To construct a windmill, we proceed as follows (see Fig. 5). First, we consider the dual of the given graph, restricted to the vertices that are dual to the faces in F. Ideally, this is a simple cycle. However, two nonconsecutive faces of F that are adjacent (and, because of case 3, lie on the same side of C) cause a chord in this cycle. We find the shortest cycle in this restricted dual to create the windmill (Fig. 5(a)). The face boundaries of the faces on this cycle are decomposed as to provide the basic windmill structure (Fig. 5(b)). This bypasses any components separated by a chord in the dual. These are inserted as triangles at the correct place and recursed on as well, after drawing the windmill pattern (Fig. 5(c)).

Windmills can be created in a clockwise or counterclockwise direction. To decide, we provide two strategies. The first is to always choose the same direction; the other is to alternate clockwise and counterclockwise, depending on the recursion depth. We refer to these variants as WIN and WIN-ALT respectively.

Crucial to the proof of correctness is showing that any cycle C is nonstrictly convex and any vertex on C, for which the third edge is not drawn yet, is either a suspension vertex or its other two edges (part of C) are drawn collinearly: in either case, we need not worry about aligning the undrawn edge with another to obtain minimal visual complexity (since each nonsuspension vertex must have exactly two aligned edges). For full details and proofs, we refer to the full version.
Fig. 5.

(a) The dual restricted to F. Shortest cycle is given with solid lines. (b) Decomposing the face boundaries for the windmill structure. (c) Drawing the windmill pattern and the bypassed components as triangles. Three cycles are recursed on (hashures).

4 The Mondal Algorithm

Mondal et al. [7] describe two linear-time algorithms for drawing cubic planar 3-connected graphs: one results in a grid drawing with \(n/2 +4\) line segments; the other attains minimal visual complexity but does not produce a grid drawing. Both algorithms introduce the vertices as given by a canonical order.
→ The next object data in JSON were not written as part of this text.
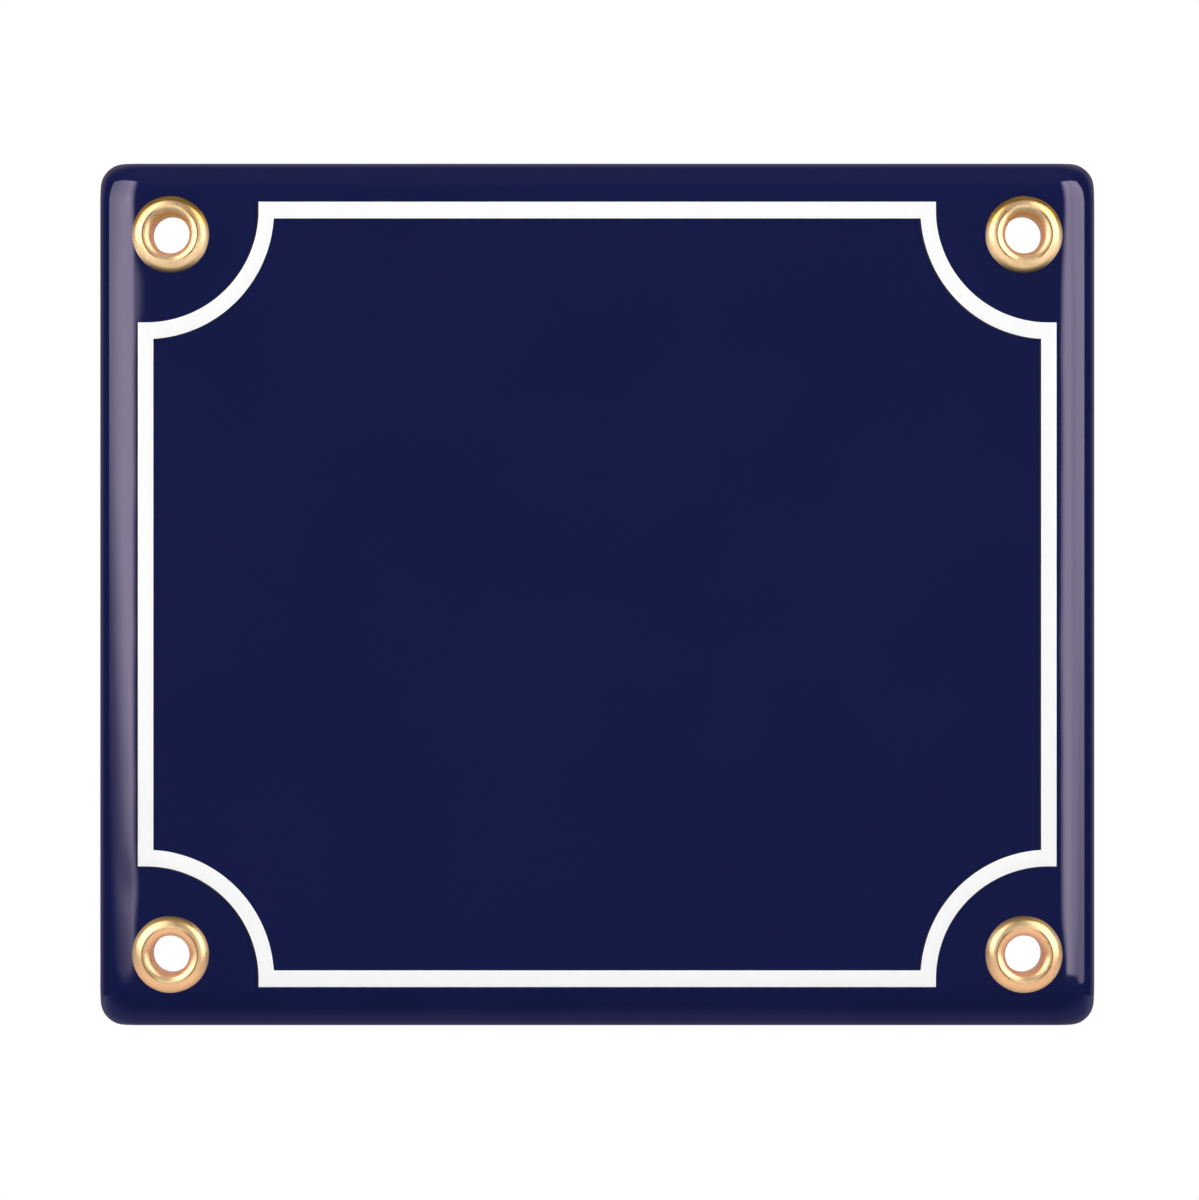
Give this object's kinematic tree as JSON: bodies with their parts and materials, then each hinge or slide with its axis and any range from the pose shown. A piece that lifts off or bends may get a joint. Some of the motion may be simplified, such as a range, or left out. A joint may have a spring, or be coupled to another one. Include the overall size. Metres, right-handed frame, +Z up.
{
  "type": "enamel house number plaque",
  "caption": "Blank rectangular enamelled steel plaque with pressed-back edges, a white line with concave corners, and a brass eyelet for a screw in each corner.",
  "frame": {"origin": "centre of the four fixing holes, in the plane of the plate's flat blue face", "axes": "+X to the right across the width, +Z up, the face looks along -Y and the wall is at +Y"},
  "size_m": [0.15, 0.0057, 0.13],
  "materials": {
    "blue_enamel": "gloss",
    "white_enamel": "gloss",
    "eyelet_brass": "polished"
  },
  "bodies": {
    "root": {"enamel_plate": "blue_enamel", "white_border": "white_enamel", "eyelet_top_left": "eyelet_brass", "eyelet_top_right": "eyelet_brass", "eyelet_bottom_left": "eyelet_brass", "eyelet_bottom_right": "eyelet_brass"}
  },
  "joints": []
}
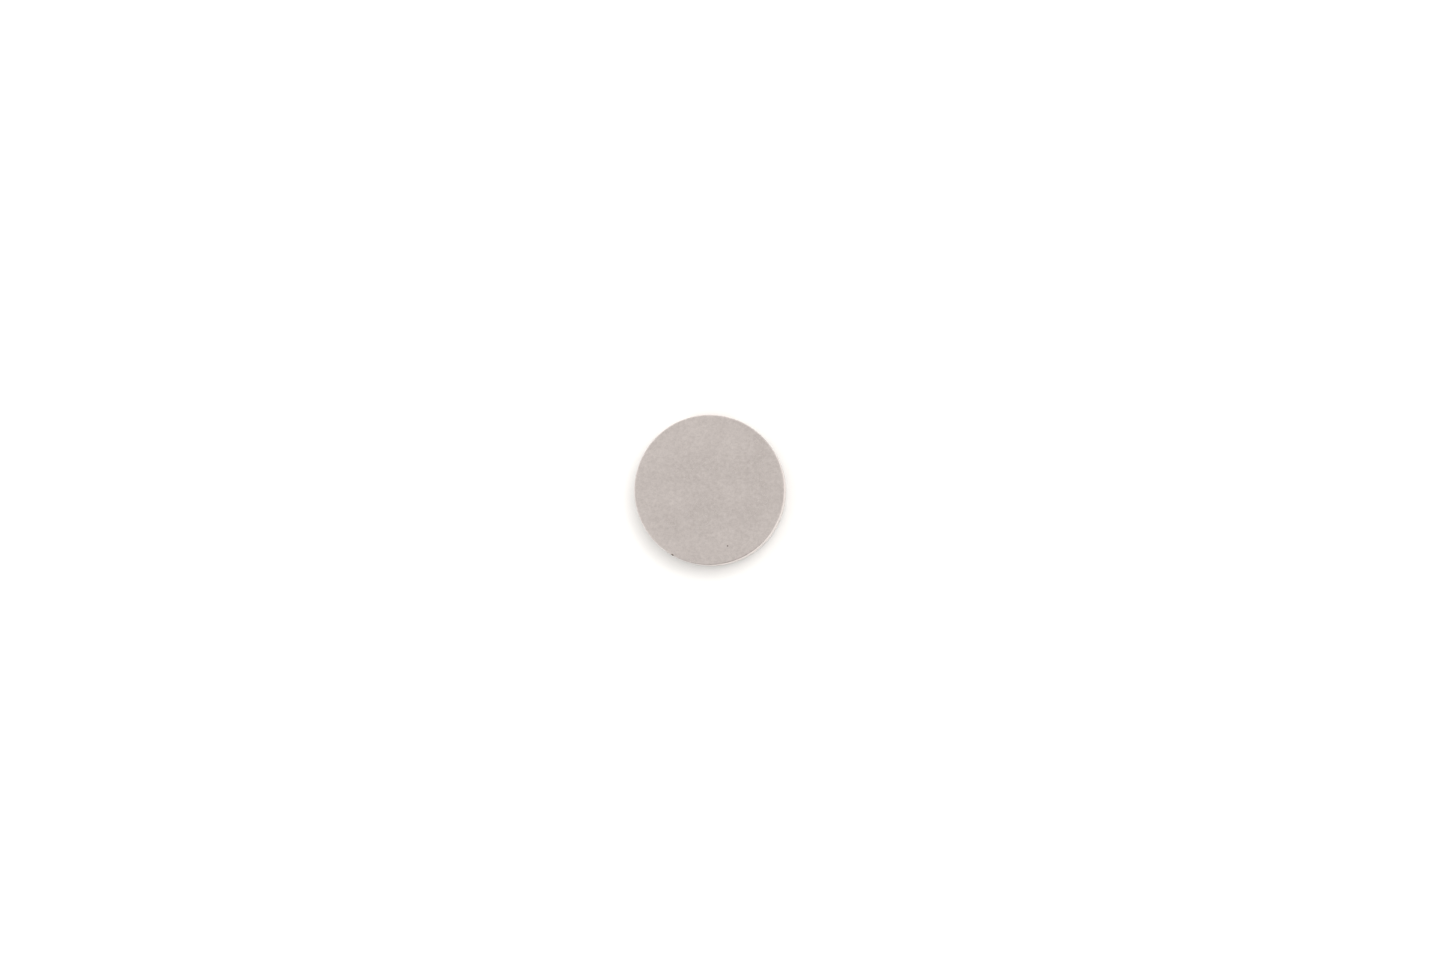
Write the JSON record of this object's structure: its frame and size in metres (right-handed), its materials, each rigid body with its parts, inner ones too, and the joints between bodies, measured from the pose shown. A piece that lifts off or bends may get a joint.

We observed that the grid algorithm as described by Mondal et al. [7] is flawed. The example in Fig. 6 illustrates the problem. When adding a chain of vertices from u to v (case 4d in [7], see Fig. 6(a–b)), the vertex at u is “rotated” to give it an incident edge with slope 1. In the next step, we may need to rotate backward to give vertex b an incident edge with slope \(\infty \) (case 4b in [7], see Fig. 6(b–c)). However, the point computed to rotate about is erroneous: it is point q. This causes u to be placed on top of q, resulting in a nonplane drawing.
Fig. 6.

(a) State before adding b between u and v. (b) After adding b, before adding a vertex between a and b. (c) Rotating about q as described in [7] results in a nonplane drawing. (d) Rotating about p as described here yields a plane result.

To resolve this issue, we suggest the following procedure for determining the correct pivot point. For case 4b, we walk downward along the slope 1 edges, until we find a pivot vertex p that has either two slope 0 edges or a downward edge with slope 1 and downward edge with slope \(\infty \). In this case, every vertex w along the path is moved \(\ell (w)\) positions to the left, where \(\ell (w)\) is the vertical distance between w and pivot vertex p. We refer to this as a left-rotation. The correct result for the counter example is given in Fig. 6(d).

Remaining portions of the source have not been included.